A Patriot missile costs four million dollars. A Ukrainian Sting interceptor drone costs two thousand. Both destroy the same Shahed kamikaze drone. One of them can be manufactured at a rate of 10,000 units per month. The other cannot. And the country that invented the cheap one is now training Saudi, Emirati, and Qatari operators to use it against the exact same Iranian drones it was designed to kill in Ukrainian skies.
Ukraine spent three years learning how to destroy Shaheds. Not with expensive air defence systems designed for Cold War scenarios but with small, fast, AI-assisted quadcopters that chase them down at 280 to 450 kilometres per hour, lock on with thermal imaging and computer vision, and ram them out of the sky or detonate a proximity charge at close range. The Sting, built by a volunteer unit called Wild Hornets, has destroyed over 3,000 Shaheds since May 2025. The Bullet, produced by SkyFall and General Cherry, reaches 450 kilometres per hour with AI-assisted terminal guidance. The success rate in Kyiv’s high-threat corridor reached 70 to 90 percent in February 2026, according to Ukrainian Air Force Commander Syrskyi.

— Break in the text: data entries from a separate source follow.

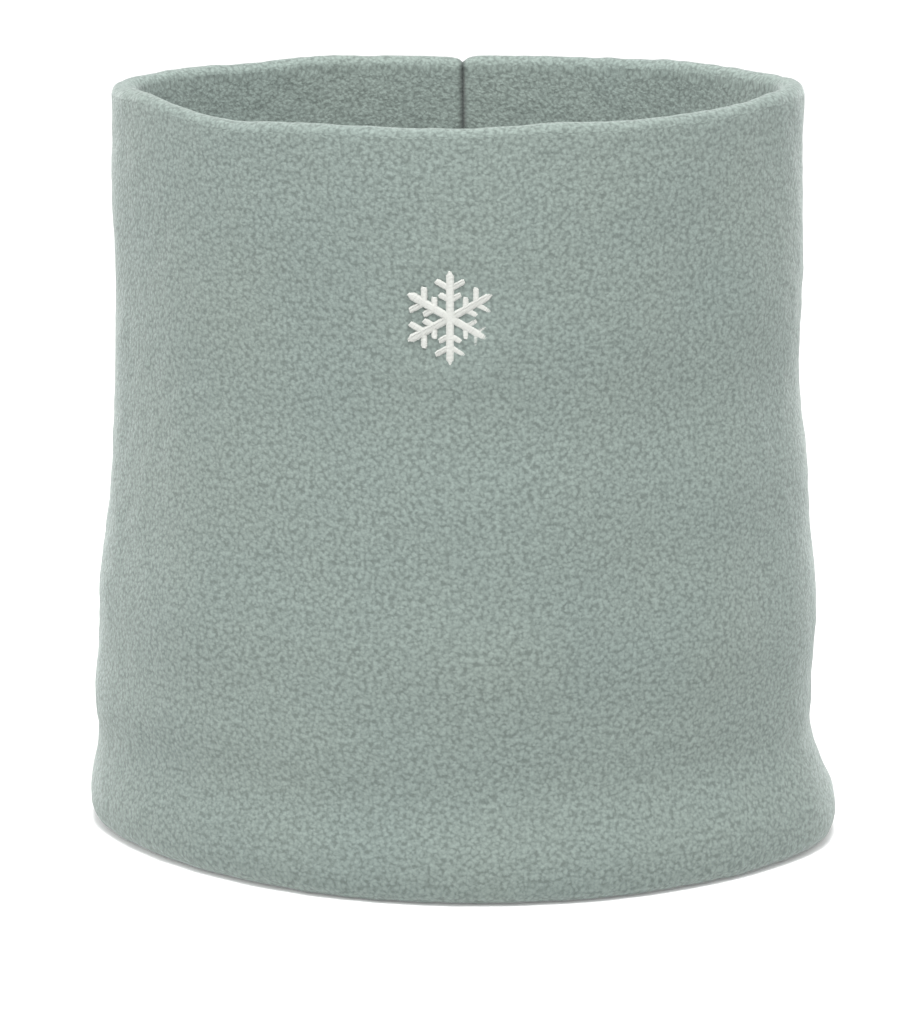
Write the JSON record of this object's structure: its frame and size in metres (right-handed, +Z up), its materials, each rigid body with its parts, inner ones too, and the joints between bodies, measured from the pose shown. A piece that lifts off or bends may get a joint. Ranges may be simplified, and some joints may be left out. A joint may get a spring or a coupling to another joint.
{
  "type": "neck gaiter",
  "caption": "Open fleece tube of two layers, worn round the neck, with a rolled rim, a full hem, a back seam, an embroidered snow crystal and a folded care label.",
  "frame": {"origin": "middle of the tube, on the surface that its hem rests on", "axes": "+Z up through the neck opening, the embroidered front faces -Y, +X to the right of someone facing the front"},
  "size_m": [0.2314, 0.171, 0.2315],
  "materials": {
    "shell_fleece": "matte",
    "lining_fleece": "matte",
    "sewing_thread": "satin",
    "satin_thread": "satin",
    "lower_thread": "satin",
    "stabiliser": "matte",
    "label_ribbon": "satin"
  },
  "bodies": {
    "gaiter": {"outer_shell": "shell_fleece", "lining": "lining_fleece", "shell_back_seam_thread": "sewing_thread", "lining_back_seam_thread": "sewing_thread", "rim_join_thread": "sewing_thread", "hem_join_thread": "sewing_thread", "closing_stitches": "sewing_thread", "motif_stitches": "satin_thread", "motif_backing": "stabiliser", "motif_lower_stitches": "lower_thread"},
    "care_label": {"care_label": "label_ribbon"}
  },
  "joints": [
    {"name": "care_label_flip", "type": "hinge", "parent": "gaiter", "child": "care_label", "pos_m": [0.002, 0.07089, 0.077], "axis": [0, 0, -1], "range_deg": [0, 150]}
  ]
}
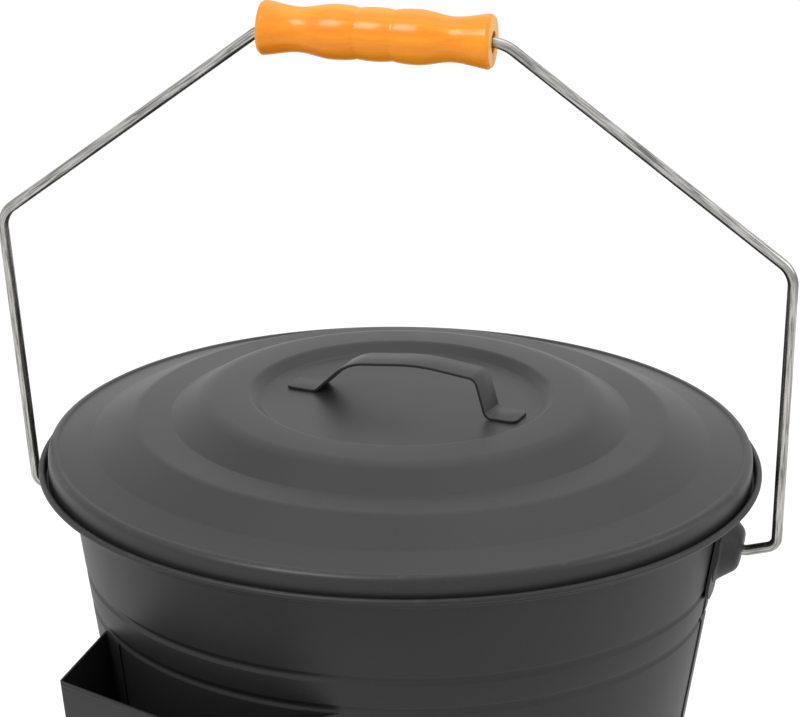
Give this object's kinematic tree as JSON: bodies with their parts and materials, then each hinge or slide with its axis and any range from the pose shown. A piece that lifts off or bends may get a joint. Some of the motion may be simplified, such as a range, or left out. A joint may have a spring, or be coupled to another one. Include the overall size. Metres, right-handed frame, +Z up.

The mechanism is elegant. Sensors detect an incoming Shahed. An interceptor launches. A pilot wearing FPV goggles tracks the target using thermal imaging while AI handles detection, lock-on, and terminal-phase precision. The interceptor closes the speed gap at double or triple the Shahed’s velocity and destroys it through kinetic impact or proximity detonation. The pilot retains final manual control for jamming resistance. The entire engagement costs less than dinner for two in Dubai.
Now Zelensky has turned this battlefield necessity into a geopolitical asset. Under defence pacts signed in March 2026, Ukrainian training teams are actively working with Gulf state militaries on co-production, operator training, and AI guidance module integration. The same drones that protect Kyiv from Russian Shaheds will protect Riyadh, Abu Dhabi, and Doha from Iranian ones. The technology is identical because the threat is identical: Iran manufactures the Shahed, Russia deploys it against Ukraine, and Iran deploys it against the Gulf. The supply chain of the weapon created the supply chain of the countermeasure.
A country fighting for its survival against Russia is simultaneously becoming the Gulf’s primary anti-drone technology supplier during a war between the Gulf and Iran. Ukraine is broke, surrounded, and losing territory. It is also the only country on earth with three years of operational data on destroying Iranian kamikaze drones at scale. That data is worth more to Saudi Arabia right now than any weapons system America can sell, because America has never fought a sustained Shahed campaign. Ukraine has fought one every night for a thousand consecutive nights.
Zelensky offered Russia an energy ceasefire. He offered sea drones for Hormuz. And he is selling drone-killing technology to the countries whose oil infrastructure those same drones are threatening. Ukraine is converting its most painful vulnerability, the nightly Shahed bombardment, into a revenue stream, a diplomatic lever, and a security partnership that binds Gulf states to Kyiv’s survival in ways no UN resolution ever could.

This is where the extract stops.